Directions
Consider the listing below. Extract exactly the lines from the line containing "The finished group" to the line containing "record = json.load(file)", both included.

^^^^

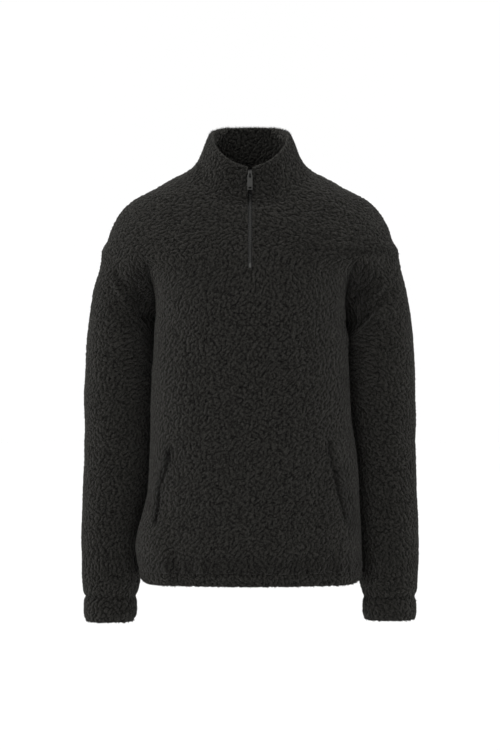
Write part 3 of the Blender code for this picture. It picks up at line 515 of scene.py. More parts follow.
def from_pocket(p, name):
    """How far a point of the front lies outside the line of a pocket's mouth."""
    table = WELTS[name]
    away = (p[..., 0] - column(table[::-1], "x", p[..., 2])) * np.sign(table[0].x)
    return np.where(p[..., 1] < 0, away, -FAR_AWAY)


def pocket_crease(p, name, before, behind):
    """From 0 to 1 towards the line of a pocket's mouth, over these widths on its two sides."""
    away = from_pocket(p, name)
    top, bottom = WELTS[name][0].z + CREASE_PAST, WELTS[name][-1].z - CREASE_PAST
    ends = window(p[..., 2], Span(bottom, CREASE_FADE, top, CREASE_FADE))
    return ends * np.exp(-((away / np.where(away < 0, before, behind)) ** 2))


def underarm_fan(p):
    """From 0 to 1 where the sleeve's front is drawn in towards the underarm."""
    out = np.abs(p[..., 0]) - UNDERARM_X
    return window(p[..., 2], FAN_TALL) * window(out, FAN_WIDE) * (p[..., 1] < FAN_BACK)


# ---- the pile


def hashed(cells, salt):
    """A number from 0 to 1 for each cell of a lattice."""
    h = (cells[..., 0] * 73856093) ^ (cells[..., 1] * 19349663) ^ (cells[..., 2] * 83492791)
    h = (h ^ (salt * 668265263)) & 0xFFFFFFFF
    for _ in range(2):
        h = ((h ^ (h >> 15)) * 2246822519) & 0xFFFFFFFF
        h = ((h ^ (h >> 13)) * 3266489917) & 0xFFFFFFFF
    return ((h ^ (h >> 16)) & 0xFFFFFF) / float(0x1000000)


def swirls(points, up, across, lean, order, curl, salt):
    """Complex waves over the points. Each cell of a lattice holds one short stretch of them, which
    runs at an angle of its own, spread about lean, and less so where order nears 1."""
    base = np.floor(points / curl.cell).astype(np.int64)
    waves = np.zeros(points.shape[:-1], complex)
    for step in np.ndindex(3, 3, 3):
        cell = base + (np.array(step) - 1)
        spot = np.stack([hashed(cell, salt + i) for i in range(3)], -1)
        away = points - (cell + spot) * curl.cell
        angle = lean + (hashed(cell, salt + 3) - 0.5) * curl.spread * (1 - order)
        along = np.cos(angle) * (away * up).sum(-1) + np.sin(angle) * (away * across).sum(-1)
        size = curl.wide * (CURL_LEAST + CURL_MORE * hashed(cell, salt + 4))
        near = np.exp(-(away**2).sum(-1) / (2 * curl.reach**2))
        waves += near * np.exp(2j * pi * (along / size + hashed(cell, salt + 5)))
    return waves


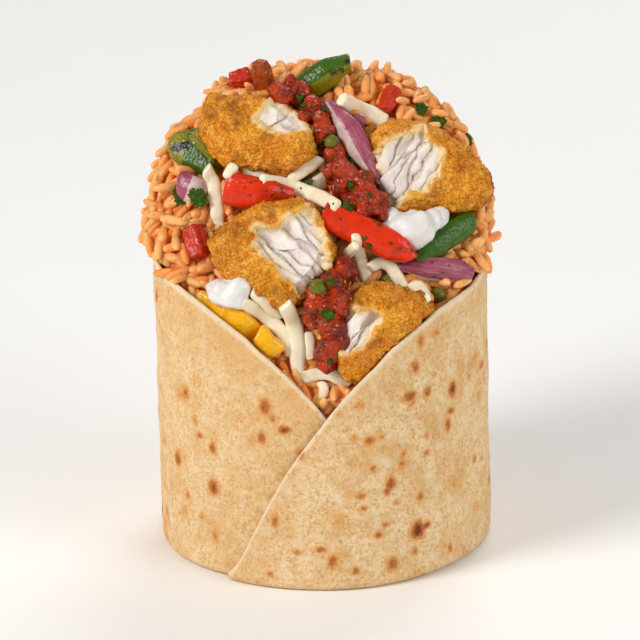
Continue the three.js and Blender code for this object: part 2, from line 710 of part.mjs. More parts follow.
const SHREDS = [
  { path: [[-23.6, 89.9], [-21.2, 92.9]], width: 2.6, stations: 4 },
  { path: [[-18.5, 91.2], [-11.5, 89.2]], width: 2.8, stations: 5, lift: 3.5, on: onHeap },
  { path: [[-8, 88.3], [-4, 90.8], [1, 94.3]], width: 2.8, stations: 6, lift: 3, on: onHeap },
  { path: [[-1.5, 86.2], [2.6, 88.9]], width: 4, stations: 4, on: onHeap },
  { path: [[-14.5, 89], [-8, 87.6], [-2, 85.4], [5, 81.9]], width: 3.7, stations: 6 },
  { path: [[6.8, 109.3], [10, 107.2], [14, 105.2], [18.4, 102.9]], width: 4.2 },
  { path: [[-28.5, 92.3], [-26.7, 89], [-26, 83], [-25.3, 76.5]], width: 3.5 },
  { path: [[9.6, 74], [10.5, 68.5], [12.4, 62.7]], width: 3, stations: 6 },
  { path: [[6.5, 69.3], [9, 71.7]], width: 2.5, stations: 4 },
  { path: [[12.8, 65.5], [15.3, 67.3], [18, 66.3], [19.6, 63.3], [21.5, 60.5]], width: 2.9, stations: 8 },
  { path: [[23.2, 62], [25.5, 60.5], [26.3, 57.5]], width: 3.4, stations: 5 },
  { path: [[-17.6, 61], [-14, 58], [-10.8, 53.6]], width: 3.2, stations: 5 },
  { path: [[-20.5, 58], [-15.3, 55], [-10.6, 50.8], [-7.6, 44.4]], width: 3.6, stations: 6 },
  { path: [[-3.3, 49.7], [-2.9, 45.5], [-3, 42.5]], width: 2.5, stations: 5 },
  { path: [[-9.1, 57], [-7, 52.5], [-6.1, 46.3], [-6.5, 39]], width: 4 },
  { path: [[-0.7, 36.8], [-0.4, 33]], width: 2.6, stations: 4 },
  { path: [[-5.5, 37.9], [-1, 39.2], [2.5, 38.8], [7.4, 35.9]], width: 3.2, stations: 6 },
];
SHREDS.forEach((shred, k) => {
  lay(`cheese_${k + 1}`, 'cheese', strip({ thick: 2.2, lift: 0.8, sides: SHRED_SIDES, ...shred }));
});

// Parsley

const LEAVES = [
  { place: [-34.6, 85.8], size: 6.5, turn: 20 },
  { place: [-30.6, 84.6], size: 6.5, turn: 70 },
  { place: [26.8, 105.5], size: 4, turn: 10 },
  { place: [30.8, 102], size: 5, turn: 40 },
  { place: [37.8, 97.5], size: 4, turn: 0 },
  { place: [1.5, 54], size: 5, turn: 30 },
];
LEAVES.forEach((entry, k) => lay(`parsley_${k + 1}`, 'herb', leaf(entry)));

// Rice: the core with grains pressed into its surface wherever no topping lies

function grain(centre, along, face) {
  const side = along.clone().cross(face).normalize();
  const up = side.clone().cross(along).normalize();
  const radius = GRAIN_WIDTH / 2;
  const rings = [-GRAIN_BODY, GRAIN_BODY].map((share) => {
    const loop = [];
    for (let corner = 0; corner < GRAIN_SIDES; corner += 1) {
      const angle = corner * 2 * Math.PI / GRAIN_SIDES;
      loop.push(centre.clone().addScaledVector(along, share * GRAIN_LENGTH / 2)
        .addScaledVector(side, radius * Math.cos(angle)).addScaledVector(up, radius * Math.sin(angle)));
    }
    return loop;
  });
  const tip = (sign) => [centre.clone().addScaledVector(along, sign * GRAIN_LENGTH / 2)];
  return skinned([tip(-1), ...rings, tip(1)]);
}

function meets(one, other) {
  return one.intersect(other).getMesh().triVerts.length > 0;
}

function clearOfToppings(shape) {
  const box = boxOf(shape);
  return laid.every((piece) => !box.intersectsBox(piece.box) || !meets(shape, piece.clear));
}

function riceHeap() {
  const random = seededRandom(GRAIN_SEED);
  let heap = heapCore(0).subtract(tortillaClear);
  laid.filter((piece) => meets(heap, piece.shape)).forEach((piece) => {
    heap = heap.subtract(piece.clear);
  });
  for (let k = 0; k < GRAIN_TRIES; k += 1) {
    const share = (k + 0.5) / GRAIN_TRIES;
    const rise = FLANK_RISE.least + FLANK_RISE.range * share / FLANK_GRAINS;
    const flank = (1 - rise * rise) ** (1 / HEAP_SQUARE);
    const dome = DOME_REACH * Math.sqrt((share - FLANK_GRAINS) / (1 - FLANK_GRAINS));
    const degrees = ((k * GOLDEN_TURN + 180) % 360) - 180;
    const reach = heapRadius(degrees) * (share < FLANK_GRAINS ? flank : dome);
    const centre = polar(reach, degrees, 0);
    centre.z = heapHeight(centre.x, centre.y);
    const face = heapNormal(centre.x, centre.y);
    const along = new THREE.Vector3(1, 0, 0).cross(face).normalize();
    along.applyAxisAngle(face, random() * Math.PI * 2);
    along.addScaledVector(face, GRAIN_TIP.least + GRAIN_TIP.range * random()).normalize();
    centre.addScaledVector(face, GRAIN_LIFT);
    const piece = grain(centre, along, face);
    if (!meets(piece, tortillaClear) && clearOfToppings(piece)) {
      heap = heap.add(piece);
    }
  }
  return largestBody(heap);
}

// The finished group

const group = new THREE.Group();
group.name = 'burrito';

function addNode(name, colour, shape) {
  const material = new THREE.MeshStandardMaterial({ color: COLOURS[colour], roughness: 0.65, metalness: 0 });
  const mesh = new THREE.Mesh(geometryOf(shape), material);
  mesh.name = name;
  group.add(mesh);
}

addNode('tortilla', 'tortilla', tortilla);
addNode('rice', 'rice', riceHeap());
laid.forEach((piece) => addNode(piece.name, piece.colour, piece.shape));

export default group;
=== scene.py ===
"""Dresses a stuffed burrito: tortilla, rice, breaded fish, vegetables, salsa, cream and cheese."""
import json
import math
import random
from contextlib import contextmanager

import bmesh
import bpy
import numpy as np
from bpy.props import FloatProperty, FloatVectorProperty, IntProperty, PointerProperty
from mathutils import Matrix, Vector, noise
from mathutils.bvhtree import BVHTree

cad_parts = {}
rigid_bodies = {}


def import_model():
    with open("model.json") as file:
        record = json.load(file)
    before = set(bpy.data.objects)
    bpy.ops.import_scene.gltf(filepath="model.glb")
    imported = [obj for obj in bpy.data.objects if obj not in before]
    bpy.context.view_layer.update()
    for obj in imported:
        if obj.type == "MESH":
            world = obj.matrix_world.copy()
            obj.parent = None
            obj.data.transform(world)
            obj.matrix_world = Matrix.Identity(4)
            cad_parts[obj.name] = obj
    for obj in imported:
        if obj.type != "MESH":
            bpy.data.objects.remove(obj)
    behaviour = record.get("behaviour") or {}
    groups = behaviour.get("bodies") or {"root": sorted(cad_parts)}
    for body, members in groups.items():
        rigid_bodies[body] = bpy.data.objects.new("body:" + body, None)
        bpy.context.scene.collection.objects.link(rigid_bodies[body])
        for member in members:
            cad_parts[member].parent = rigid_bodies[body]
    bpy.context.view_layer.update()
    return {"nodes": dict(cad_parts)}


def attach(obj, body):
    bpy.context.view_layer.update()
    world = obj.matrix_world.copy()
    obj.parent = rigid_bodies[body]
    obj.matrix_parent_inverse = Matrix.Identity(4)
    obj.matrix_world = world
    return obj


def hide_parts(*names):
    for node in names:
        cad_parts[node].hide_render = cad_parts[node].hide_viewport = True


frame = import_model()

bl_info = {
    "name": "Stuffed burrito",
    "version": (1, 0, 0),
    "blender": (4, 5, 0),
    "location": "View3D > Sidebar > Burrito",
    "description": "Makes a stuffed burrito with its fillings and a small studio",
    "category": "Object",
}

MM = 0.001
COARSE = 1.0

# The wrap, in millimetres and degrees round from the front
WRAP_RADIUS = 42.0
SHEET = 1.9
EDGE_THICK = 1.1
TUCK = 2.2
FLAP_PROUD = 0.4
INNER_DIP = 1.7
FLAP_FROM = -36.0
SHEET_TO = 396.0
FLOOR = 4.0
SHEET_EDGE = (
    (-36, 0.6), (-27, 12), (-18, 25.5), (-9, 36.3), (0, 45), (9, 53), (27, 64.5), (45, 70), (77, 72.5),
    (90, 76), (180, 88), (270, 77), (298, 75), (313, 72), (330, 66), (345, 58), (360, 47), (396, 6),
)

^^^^

The solution
// The finished group

const group = new THREE.Group();
group.name = 'burrito';

function addNode(name, colour, shape) {
  const material = new THREE.MeshStandardMaterial({ color: COLOURS[colour], roughness: 0.65, metalness: 0 });
  const mesh = new THREE.Mesh(geometryOf(shape), material);
  mesh.name = name;
  group.add(mesh);
}

addNode('tortilla', 'tortilla', tortilla);
addNode('rice', 'rice', riceHeap());
laid.forEach((piece) => addNode(piece.name, piece.colour, piece.shape));

export default group;
=== scene.py ===
"""Dresses a stuffed burrito: tortilla, rice, breaded fish, vegetables, salsa, cream and cheese."""
import json
import math
import random
from contextlib import contextmanager

import bmesh
import bpy
import numpy as np
from bpy.props import FloatProperty, FloatVectorProperty, IntProperty, PointerProperty
from mathutils import Matrix, Vector, noise
from mathutils.bvhtree import BVHTree

cad_parts = {}
rigid_bodies = {}


def import_model():
    with open("model.json") as file:
        record = json.load(file)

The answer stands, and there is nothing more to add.